The Chief Minister, pointing to a Congress spokesman's description of the Tamil Nadu ordinance as being directed against the minorities and offending minority sentiments, said: "Perhaps the Congress, which prides itself on being the country's oldest national party, is now in its dotage and suffers from total amnesia. How else would they have forgotten that several Congress Governments in Madhya Pradesh and Orissa never repealed these laws? If they so offend the secular sensibilities of the Congress, why have successive Congress Governments in these States allowed these Acts to remain in force?"

Ms. Jayalalithaa emphasised that the "eclectic origins of Indian society that have been drawn into its fold multifarious religious denominations cannot be allowed to be exploited by unscrupulous forces, often funded by dubious and anti-national sources from foreign countries to destabilise our social structure".

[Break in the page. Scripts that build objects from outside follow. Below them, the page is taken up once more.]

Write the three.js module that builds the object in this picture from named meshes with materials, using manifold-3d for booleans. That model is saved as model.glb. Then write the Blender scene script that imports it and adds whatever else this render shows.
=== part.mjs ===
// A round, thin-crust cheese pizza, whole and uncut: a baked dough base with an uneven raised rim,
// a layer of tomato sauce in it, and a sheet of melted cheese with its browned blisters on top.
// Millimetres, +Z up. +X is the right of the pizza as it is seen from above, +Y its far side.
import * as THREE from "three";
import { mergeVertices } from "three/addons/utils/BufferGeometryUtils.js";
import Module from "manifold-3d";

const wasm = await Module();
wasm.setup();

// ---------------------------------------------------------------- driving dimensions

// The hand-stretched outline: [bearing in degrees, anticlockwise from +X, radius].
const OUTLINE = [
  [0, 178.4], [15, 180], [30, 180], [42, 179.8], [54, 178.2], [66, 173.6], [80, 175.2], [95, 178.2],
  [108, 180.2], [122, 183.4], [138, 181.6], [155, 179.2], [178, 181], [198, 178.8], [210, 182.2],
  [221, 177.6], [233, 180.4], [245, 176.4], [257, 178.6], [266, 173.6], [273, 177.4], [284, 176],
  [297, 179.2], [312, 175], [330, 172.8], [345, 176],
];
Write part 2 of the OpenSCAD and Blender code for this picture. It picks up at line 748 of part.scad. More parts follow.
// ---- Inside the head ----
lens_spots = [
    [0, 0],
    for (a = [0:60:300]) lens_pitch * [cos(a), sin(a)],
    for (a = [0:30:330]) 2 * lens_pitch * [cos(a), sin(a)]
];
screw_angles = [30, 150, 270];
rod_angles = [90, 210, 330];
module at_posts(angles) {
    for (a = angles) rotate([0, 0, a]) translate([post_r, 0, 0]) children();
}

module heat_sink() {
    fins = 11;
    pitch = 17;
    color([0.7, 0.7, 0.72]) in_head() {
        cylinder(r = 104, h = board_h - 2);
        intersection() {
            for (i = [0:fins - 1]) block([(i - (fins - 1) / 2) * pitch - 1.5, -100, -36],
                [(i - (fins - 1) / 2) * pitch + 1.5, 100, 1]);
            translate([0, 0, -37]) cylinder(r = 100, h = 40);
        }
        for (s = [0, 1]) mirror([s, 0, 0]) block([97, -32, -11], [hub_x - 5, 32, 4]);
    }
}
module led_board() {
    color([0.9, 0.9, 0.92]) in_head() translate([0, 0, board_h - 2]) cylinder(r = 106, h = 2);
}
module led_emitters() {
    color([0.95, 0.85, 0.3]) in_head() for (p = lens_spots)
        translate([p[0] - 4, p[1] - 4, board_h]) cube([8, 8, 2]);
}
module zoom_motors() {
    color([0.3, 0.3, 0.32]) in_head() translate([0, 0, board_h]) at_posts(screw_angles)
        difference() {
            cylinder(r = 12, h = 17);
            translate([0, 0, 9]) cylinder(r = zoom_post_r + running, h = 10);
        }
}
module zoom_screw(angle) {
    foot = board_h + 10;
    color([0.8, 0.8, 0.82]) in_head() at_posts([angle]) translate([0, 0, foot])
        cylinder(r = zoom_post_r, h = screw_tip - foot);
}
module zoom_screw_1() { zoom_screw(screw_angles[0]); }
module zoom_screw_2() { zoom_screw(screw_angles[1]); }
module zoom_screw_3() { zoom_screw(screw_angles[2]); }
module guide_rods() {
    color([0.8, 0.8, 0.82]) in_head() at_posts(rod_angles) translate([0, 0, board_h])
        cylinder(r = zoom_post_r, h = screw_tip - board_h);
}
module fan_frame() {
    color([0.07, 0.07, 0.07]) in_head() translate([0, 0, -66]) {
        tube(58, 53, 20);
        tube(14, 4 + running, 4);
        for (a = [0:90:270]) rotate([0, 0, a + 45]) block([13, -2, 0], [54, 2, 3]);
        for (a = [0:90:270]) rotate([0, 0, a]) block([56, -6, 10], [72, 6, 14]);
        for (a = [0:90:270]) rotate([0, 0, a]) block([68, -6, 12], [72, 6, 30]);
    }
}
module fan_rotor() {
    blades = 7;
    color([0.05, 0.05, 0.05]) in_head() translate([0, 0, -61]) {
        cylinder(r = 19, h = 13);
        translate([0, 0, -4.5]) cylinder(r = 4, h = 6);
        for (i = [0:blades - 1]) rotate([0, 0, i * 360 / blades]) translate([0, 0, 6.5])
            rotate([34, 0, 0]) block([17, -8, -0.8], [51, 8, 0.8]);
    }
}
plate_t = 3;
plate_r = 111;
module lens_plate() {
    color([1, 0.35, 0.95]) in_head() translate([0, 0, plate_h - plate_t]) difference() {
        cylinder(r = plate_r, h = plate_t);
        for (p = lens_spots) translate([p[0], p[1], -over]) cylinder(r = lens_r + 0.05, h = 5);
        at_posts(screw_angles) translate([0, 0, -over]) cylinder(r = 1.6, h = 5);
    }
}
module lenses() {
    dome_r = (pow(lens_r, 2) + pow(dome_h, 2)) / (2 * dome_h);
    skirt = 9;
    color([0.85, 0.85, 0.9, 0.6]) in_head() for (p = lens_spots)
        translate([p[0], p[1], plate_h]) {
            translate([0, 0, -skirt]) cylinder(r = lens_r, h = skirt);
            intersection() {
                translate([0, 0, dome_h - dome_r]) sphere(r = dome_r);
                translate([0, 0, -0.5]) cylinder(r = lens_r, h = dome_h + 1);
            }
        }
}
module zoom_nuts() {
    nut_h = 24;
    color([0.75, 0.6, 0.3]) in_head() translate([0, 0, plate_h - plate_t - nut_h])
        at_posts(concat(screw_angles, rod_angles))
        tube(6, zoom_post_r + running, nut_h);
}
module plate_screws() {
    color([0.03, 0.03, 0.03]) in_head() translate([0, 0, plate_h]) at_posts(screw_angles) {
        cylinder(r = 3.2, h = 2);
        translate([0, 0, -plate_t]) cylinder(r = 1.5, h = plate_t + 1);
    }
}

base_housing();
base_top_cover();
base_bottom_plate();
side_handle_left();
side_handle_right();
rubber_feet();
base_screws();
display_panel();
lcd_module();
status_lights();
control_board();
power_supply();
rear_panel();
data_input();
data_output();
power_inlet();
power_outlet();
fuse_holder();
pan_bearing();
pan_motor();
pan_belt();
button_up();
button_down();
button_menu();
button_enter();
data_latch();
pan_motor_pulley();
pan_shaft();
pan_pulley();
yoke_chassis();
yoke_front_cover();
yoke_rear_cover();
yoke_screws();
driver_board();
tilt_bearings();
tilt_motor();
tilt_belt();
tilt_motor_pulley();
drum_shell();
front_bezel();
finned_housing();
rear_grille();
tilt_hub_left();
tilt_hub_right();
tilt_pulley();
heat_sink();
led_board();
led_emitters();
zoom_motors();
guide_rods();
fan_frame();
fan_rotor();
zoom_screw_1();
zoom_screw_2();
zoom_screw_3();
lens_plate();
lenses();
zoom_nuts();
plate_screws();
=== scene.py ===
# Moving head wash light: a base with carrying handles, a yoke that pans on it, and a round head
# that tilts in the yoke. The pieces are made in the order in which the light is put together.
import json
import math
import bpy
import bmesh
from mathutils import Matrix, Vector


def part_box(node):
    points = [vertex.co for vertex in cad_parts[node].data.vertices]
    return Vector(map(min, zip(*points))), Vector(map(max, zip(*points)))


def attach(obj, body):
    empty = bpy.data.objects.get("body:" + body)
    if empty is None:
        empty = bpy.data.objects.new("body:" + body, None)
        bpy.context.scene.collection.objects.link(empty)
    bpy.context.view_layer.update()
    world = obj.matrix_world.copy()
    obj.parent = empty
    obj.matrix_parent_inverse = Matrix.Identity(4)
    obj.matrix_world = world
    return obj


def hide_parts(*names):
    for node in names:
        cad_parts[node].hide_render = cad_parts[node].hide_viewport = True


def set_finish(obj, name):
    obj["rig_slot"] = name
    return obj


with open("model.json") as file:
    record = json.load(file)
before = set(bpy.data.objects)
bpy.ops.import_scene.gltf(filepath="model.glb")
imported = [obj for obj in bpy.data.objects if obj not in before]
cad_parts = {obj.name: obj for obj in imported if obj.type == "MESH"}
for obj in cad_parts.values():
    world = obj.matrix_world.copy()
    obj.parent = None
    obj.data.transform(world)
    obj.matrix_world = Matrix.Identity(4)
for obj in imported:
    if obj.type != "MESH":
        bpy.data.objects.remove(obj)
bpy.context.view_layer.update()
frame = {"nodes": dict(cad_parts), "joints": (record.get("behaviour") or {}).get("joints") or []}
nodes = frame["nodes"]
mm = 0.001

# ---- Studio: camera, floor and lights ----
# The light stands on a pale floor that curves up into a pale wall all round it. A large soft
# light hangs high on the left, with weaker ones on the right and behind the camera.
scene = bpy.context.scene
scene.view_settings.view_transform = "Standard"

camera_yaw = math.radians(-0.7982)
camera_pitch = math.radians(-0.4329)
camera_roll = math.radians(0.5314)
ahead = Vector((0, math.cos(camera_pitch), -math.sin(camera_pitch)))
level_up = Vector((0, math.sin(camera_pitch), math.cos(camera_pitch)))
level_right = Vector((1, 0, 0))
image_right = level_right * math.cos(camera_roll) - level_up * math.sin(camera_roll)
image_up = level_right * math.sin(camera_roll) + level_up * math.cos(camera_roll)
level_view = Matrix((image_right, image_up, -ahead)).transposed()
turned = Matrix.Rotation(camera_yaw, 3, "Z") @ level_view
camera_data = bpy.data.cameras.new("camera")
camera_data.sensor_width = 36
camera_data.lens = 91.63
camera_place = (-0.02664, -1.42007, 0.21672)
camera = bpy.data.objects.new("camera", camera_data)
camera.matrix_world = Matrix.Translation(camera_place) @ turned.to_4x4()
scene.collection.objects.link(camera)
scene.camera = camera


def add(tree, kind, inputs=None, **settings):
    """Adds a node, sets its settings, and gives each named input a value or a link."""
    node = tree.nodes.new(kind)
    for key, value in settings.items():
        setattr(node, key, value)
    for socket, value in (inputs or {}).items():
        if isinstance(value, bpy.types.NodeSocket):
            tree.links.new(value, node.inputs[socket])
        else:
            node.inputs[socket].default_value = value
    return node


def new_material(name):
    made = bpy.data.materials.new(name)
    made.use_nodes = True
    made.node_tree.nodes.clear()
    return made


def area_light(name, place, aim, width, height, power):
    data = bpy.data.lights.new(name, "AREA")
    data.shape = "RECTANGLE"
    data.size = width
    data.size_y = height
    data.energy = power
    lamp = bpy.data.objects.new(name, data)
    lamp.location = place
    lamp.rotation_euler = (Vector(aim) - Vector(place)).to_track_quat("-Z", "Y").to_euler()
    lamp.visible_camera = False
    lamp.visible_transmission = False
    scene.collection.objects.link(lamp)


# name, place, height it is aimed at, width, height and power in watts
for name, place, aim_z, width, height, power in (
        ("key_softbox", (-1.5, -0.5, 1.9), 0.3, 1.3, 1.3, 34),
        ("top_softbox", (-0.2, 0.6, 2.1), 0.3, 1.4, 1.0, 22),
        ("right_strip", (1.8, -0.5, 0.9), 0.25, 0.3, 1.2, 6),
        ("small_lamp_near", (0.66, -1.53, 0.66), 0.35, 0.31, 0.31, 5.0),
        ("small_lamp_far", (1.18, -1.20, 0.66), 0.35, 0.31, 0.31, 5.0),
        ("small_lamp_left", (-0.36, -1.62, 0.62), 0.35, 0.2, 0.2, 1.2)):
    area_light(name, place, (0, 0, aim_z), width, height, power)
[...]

Asserting that the AIADMK had a long-established "liberal secular tradition", she said, "the ordinance only prevents any religion from being brought to the marketplace and being converted into a purchasable commodity. No religious group would subscribe to such a specious concept of conversion".

Allaying fears and suspicion of all minority groups, she insisted that the "trenchant criticism" of the ordinance by "misreporting the provisions, only betrays an innate and sinister design to besmirch the AIADMK Government by falsely assigning to it a label of Hindu religious fundamentalism".